Example 21: Resampling Time Series Data
Resampling involves changing the frequency of your time series observations.
import pandas as pd
import numpy as np
idx = pd.date_range('20230101', periods=60, freq='D')
ts = pd.Series(range(len(idx)), index=idx)
resampled_ts = ts.resample('M').mean()
print(resampled_ts)
Example 22: Time Shifting
Time shifting lets you move data forward or backward in time.
import pandas as pd
df = pd.DataFrame({
'sales': [3, 5, 2, 6],
'signups': [5, 5, 6, 12],
'visits': [20, 42, 28, 62]},
index=pd.date_range(start='2023-01-01', periods=4))
df_shifted = df.shift(1)
print(df_shifted)
Output:
Example 23: Window Functions
Window functions are useful for calculating rolling statistics.
import pandas as pd
s = pd.Series([1, 2, 3, 4, 5, 6, 7, 8, 9, 10])

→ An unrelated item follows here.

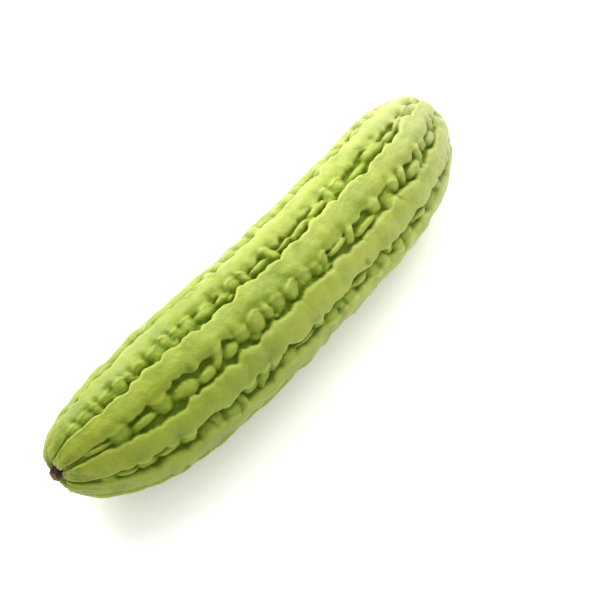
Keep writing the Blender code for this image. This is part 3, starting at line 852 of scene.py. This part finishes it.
@dataclass
class MelonFruit:
    """The whole fruit: outline, ridges, warts and fine unevenness in one closed mesh."""

    rows: int = 400
    columns_per_ridge: tuple[tuple[int, int], ...] = ((15, 12),) * 5 + ((11, 8),) * 4 + ((11, 12),)
    edge_crowding: float = 1.8
    band_place: Span = (0.88, 0.13)
    corrections: int = 10
    correction_share: float = 0.8
    pit_floor: float = 4.9 * MM
    pit_floor_radii: Span = (4.4 * MM, 6.8 * MM)
    pit_share: float = 0.1
    near_window: tuple[int, int] = (4, 3)
    far_window: tuple[int, int] = (9, 7)
    hollow_depths: Span = (0.5 * MM, 1.6 * MM)
    proud_height: float = 1.1 * MM
    stalk_end: Span = (6 * MM, 62 * MM)
    stalk_half: Span = (50 * MM, 230 * MM)
    blossom_end: Span = (5 * MM, 90 * MM)
    stalk_scar: Span = (3.5 * MM, 7.0 * MM)
    blossom_scar: Span = (0.8 * MM, 2.6 * MM)
    blossom_scar_share: float = 0.7
    outline: Outline = field(default_factory=Outline)
    fine: FineRelief = field(default_factory=FineRelief)
    finish: SkinFinish = field(default_factory=SkinFinish)

    def __post_init__(self) -> None:
        """Count the columns, and note each one's place across its ridge, or 2 for the valleys."""
        self.columns = sum(ridge + valley for ridge, valley in self.columns_per_ridge)
        places = [(self.crowded(ridge), np.full(valley, 2.0)) for ridge, valley in self.columns_per_ridge]
        self.ridge_places = np.concatenate([part for pair in places for part in pair])

    def edge_band(self) -> Array:
        """How much each column belongs to the band just inside a ridge's edges, from 0 to 1."""
        return np.exp(-((np.abs(self.ridge_places) - self.band_place[0]) / self.band_place[1]) ** 2)

    def crowded(self, count: int) -> Array:
        """Places from -1 to 1 across a ridge, crowded towards both edges."""
        u = np.linspace(-1, 1, count)
        return np.sign(u) * (1 - (1 - np.abs(u)) ** self.edge_crowding)

    def even_columns(self, relief: Relief, s: Array) -> Array:
        """Angle of each column at the given stations, where nothing strays."""
        angle = np.empty_like(s)
        start = 0
        for i, (on_ridge, in_valley) in enumerate(self.columns_per_ridge):
            here = s[:, start:start + on_ridge]
            place = self.crowded(on_ridge)
            centre = relief.ridge_centre(i, here)
            edges = (relief.ridge_edge(i, here, side) for side in Side)
            edge = np.where(place < 0, *edges)
            angle[:, start:start + on_ridge] = centre + np.abs(place) * (edge - centre)
            start += on_ridge
            here = s[:, start:start + in_valley]
            share = np.arange(1, in_valley + 1) / (in_valley + 1)
            after = (i + 1) % relief.count
            low = relief.ridge_edge(i, here, Side.HIGH)
            high = relief.ridge_edge(after, here, Side.LOW) + (2 * np.pi if after == 0 else 0)
            angle[:, start:start + in_valley] = low + share * (high - low)
            start += in_valley
        return angle

    def column_angles(self, relief: Relief, s: Array, radius: Array) -> Array:
        """Angles that keep each column in its place on the strayed relief, by repeated correction."""
        angle = self.even_columns(relief, s)
        for _ in range(self.corrections):
            strayed_s, strayed_a = relief.strayed(s, angle, radius)
            angle = angle + self.correction_share * (self.even_columns(relief, strayed_s) - strayed_a)
        return angle

    def build(self) -> Piece:
        """Build the fruit's mesh inside the box of its CAD node.

        Returns:
            The object, with the values that its material reads.
        """
        t_table, station_table = self.outline.table()
        end = station_table[-1]
        relief = Relief(end, self.outline.radius)
        s = np.linspace(0, end, self.rows)
        t = np.interp(s, station_table, t_table)
        radius = self.outline.outline_radius(t)
        grid_s = np.repeat(s[:, None], self.columns, axis=1)
        grid_r = np.broadcast_to(radius[:, None], grid_s.shape)
        grid_a = self.column_angles(relief, grid_s, grid_r)
        height, wart = relief.height(grid_s, grid_a, grid_r)
        depth = relief.floor_depth(grid_s)
        valley = 1 - np.clip(1 + height / depth, 0, 1)
        height = height + self.fine.height(grid_s, grid_a, valley, grid_r, self.outline.radius)
        height += self.fine.lip * depth / relief.depth * (self.edge_band() - self.fine.lip_level)
        points = self.seat(self.place(s, t, radius, height, grid_a))
        obj = mesh_object("fruit_skin", self.poled(points), ring_faces(self.rows - 2, self.columns))
        for name, grid in self.masks(grid_s, height, depth, wart, end).items():
            carry(obj, name, self.poled(grid))
        return obj

    @staticmethod
    def poled(grid: Array) -> Array:
        """Values of the inner rings, ring by ring, and then one value for each tip."""
        inner = grid[1:-1].reshape(-1, *grid.shape[2:])
        return np.concatenate([inner, grid[0, :1], grid[-1, :1]])

    def place(self, s: Array, t: Array, radius: Array, height: Array, angle: Array) -> Array:
        """Positions of the grid: each point stands off the outline by its height, then the axis bends."""
        d_axis = np.gradient(t * self.outline.length, s)
        d_radius = np.gradient(radius, s)
        slope = np.hypot(d_axis, d_radius)
        axis = t[:, None] * self.outline.length - (d_radius / slope)[:, None] * height
        away = np.maximum(radius[:, None] + (d_axis / slope)[:, None] * height, 0)
        away[0] = 0
        away[-1] = 0
        grown = ease_between(away, self.pit_floor_radii)
        near_stalk = axis < self.pit_share * self.outline.length
        axis = np.where(near_stalk, self.pit_floor * (1 - grown) + axis * grown, axis)
        return self.outline.bent(t, axis, away, angle)

    @staticmethod
    def seat(points: Array) -> Array:
        """Centre the points over the CAD node's box, level with its top, and press them into it."""
        low, high = (np.array(corner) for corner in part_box("fruit"))
        mine_low, mine_high = points.min(axis=(0, 1)), points.max(axis=(0, 1))
        shift = (low + high - mine_low - mine_high) / 2
        shift[2] = high[2] - mine_high[2]
        return np.clip(points + shift, low, high)

    def masks(self, s: Array, height: Array, depth: Array, wart: Array, end: float) -> dict[str, Array]:
        """Values for the material, each between 0 and 1 over the grid.

        Crease is the height over the valley floor. Hollow and proud compare the height with its mean
        over a few millimetres; the material paints shade into what is hollow, and partly a highlight onto
        what is proud. The ends and the scars fade with the distance from their tips.
        """
        near_rise = height - spread(height, *self.near_window)
        far_rise = height - spread(height, *self.far_window)
        stalk_scar = 1 - ease_between(s, self.stalk_scar)
        blossom_scar = 1 - ease_between(end - s, self.blossom_scar)
        return {
            "crest": np.clip(1 + height / depth, 0, 1),
            "wart": wart,
            "edge": np.broadcast_to(self.edge_band(), s.shape),
            # Hollow: small and larger dips, which the material darkens as painted shade.
            "hollow": (np.clip(-near_rise / self.hollow_depths[0], 0, 1)
                       + np.clip(-far_rise / self.hollow_depths[1], 0, 1)) / 2,
            # Proud: raised bumps, which the material makes paler, partly as a painted highlight.
            "proud": np.clip(far_rise / self.proud_height, 0, 1),
            "stalk_end": 1 - ease_between(s, self.stalk_end),
            # Stalk half: darkened by the material, partly as painted shade.
            "stalk_half": 1 - ease_between(s, self.stalk_half),
            "blossom_end": 1 - ease_between(end - s, self.blossom_end),
            # Scars at both tips: brown skin, with painted pit shadow at the middle.
            "scar_and_pit_shadow": np.maximum(stalk_scar, self.blossom_scar_share * blossom_scar),
        }

    def dress(self, obj: Piece, effects: SharedEffects) -> None:
        """Give the fruit its skin, and let it stand for the CAD node."""
        obj.data.materials.append(self.finish.material(effects))
        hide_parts("fruit")
        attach(obj, "root")


@dataclass
class StalkStump:
    """The dried stump of the stalk: a short oval cone, drooping, torn and ribbed with fibres."""

    rows: int = 34
    columns: int = 96
    length: float = 4.3 * MM
    half_width: float = 3.4 * MM
    half_height: float = 4.6 * MM
    end_share: float = 0.80
    droop: float = 1.2 * MM
    lobes: int = 5
    lobe_share: float = 0.10
    lobe_twist: float = 2.0
    rib: float = 0.05
    ribs: int = 19
    rib_stray: float = 3.0
    base_share: float = 0.15
    cap_start: float = 0.70
    least_ring: float = 0.02
    dish: float = 0.28
    dish_gain: float = 1.4
    torn_cell: float = 0.9 * MM
    torn_swell: float = 0.05
    torn_bite: float = 0.10
    profile_length: float = 5 * MM
    # Height band where the painted shadow on the upper side gives way to the lit lower side.
    lower_fade: Span = (-2.6 * MM, 1.2 * MM)
    seed: int = 5
    finish: DriedStalkFinish = field(default_factory=DriedStalkFinish)

    def build(self) -> Piece:
        """Build the stump inside the box of its CAD node.

        A profile runs from the middle of the base along the side to the middle of the dished, torn
        end. Its radius carries lobes and fine ribs.

        Returns:
            The object.
        """
        low, high = (np.array(corner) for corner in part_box("stalk_stump"))
        w = np.linspace(0, 1, self.rows + 2)[1:-1]
        side = np.clip((w - self.base_share) / (self.cap_start - self.base_share), 0, 1)
        cap = np.clip((w - self.cap_start) / (1 - self.cap_start), 0, 1)
        ring = np.clip(np.where(w < self.base_share, w / self.base_share, 1 - cap), self.least_ring, 1)
        out = side - self.dish * ease(cap * self.dish_gain)
        grid_w, angle = np.meshgrid(w, np.arange(self.columns) * 2 * np.pi / self.columns, indexing="ij")
        out, ring = (np.broadcast_to(row[:, None], angle.shape) for row in (out, ring))
        girth = 2 * np.pi * self.half_width
        torn = patchwork(grid_w * self.profile_length, angle, self.torn_cell, girth, self.seed)
        lobe = 1 + self.lobe_share * np.cos(self.lobes * angle + self.lobe_twist * out)
        rib = 1 - self.rib * (0.5 + 0.5 * np.cos(self.ribs * angle + self.rib_stray * torn))
        size = ring * lobe * rib * (1 - (1 - self.end_share) * out) * (1 + self.torn_swell * torn)
        out = out - self.torn_bite * (0.5 + 0.5 * torn) * ease((out - 0.5) * 2)
        middle = high[2] - self.half_height * (1 + self.lobe_share)
        points = np.stack([high[0] - self.length * out,
                           (low[1] + high[1]) / 2 - self.half_width * size * np.cos(angle),
                           middle + self.half_height * size * np.sin(angle) - self.droop * out ** 2], axis=-1)
        points = np.clip(points, low, high)
        points = np.vstack([points.reshape(-1, 3), points[[0, -1]].mean(axis=1)])
        obj = mesh_object("stump_fibres", points, ring_faces(self.rows, self.columns))
        # Lower side mask: the finish paints shadow above it.
        fade = (middle + self.lower_fade[0], middle + self.lower_fade[1])
        carry(obj, "lower_side", 1 - ease_between(points[:, 2], fade))
        return obj

    def dress(self, obj: Piece, effects: SharedEffects) -> None:
        """Give the stump its finish, and let it stand for the CAD node."""
        obj.data.materials.append(self.finish.material(effects))
        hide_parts("stalk_stump")
        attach(obj, "root")


@dataclass(frozen=True)
class Lamp:
    """Square area light: where it stands from the fruit, its side, its power in watts and its colour."""

    name: str
    towards: Place
    size: float
    power: float
    colour: Colour

    def build(self) -> None:
        """Set the light up to shine on the fruit."""
        data = bpy.data.lights.new(self.name, "AREA")
        data.size = self.size
        data.energy = self.power
        data.color = self.colour
        obj = bpy.data.objects.new(self.name, data)
        bpy.context.scene.collection.objects.link(obj)
        obj.location = Vector(self.towards)
        obj.rotation_euler = (-Vector(self.towards)).to_track_quat("-Z", "Y").to_euler()


@dataclass
class Studio:
    """White floor, soft bright light from behind and above, and the camera of the photograph."""

    azimuth: float = math.radians(-50)
    elevation: float = math.radians(57)
    distance: float = 0.9
    lens: float = 113.0
    aim: Place = (0.0090, -0.0087, 0.0258)
    floor_half: float = 4.0
    floor_white: Colour = (0.92, 0.92, 0.90)
    floor_roughness: float = 0.8
    floor_glow: Colour = (1.0, 1.0, 0.96)
    floor_glow_strength: float = 0.22
    sky: float = 0.88
    lamps: tuple[Lamp, ...] = (
        Lamp("key", (0.05, 1.30, 0.85), 1.0, 27.0, (1.0, 1.0, 0.98)),
        Lamp("top", (0.95, 0.35, 1.10), 1.2, 17.0, (1.0, 1.0, 1.0)))

    def camera(self) -> None:
        """Set up the camera, which looks down on the fruit from the stalk end."""
        back = Vector((math.sin(self.azimuth) * math.cos(self.elevation),
                       -math.cos(self.azimuth) * math.cos(self.elevation), math.sin(self.elevation)))
        cam = bpy.data.objects.new("camera", bpy.data.cameras.new("camera"))
        bpy.context.scene.collection.objects.link(cam)
        cam.data.lens = self.lens
        cam.location = Vector(self.aim) + back * self.distance
        cam.rotation_euler = (-back).to_track_quat("-Z", "Y").to_euler()
        bpy.context.scene.camera = cam

    def floor(self) -> None:
        """Lay the plain white floor, which glows a little so that shadows stay soft."""
        h = self.floor_half
        points = np.array([[-h, -h, 0], [h, -h, 0], [h, h, 0], [-h, h, 0]])
        floor = mesh_object("studio_floor", points, [np.array([[0, 1, 2, 3]])])
        mat, graph, shader = new_material("floor_white")
        graph.feed(shader, {
            "Base Color": (*self.floor_white, 1), "Roughness": self.floor_roughness,
            "Emission Color": (*self.floor_glow, 1), "Emission Strength": self.floor_glow_strength})
        floor.data.materials.append(mat)

    def build(self) -> None:
        """Set up the world, the floor, the lamps and the camera."""
        world = bpy.data.worlds.new("white_room")
        bpy.context.scene.world = world
        world.use_nodes = True
        background = world.node_tree.nodes["Background"]
        Graph(world.node_tree).feed(background, {"Color": (1, 1, 1, 1), "Strength": self.sky})
        bpy.context.scene.view_settings.view_transform = "Standard"
        self.floor()
        for lamp in self.lamps:
            lamp.build()
        self.camera()


def main() -> None:
    """Build the melon and its studio, and report each piece."""
    logging.basicConfig(level=logging.INFO, format="%(message)s")
    effects = SharedEffects()
    for part in (MelonFruit(), StalkStump()):
        piece = part.build()
        part.dress(piece, effects)
        LOG.info("%s: %d faces", piece.name, len(piece.data.polygons))
    Studio().build()


if __name__ == "__main__":
    main()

rolling_mean = s.rolling(window=3).mean()
print(rolling_mean)
Output:
Pandas DataFrame Conclusion
Pandas DataFrame is a powerful tool for data manipulation and analysis. By understanding how to effectively use its various functionalities, you can perform a wide range of data analysis tasks more efficiently. This article has provided a comprehensive overview of the key features of Pandas DataFrame along with practical examples to help you get started with data analysis in Python. Whether you are dealing with small datasets or large, structured or unstructured data, Pandas offers the functionality you need to clean, transform, and analyze your data.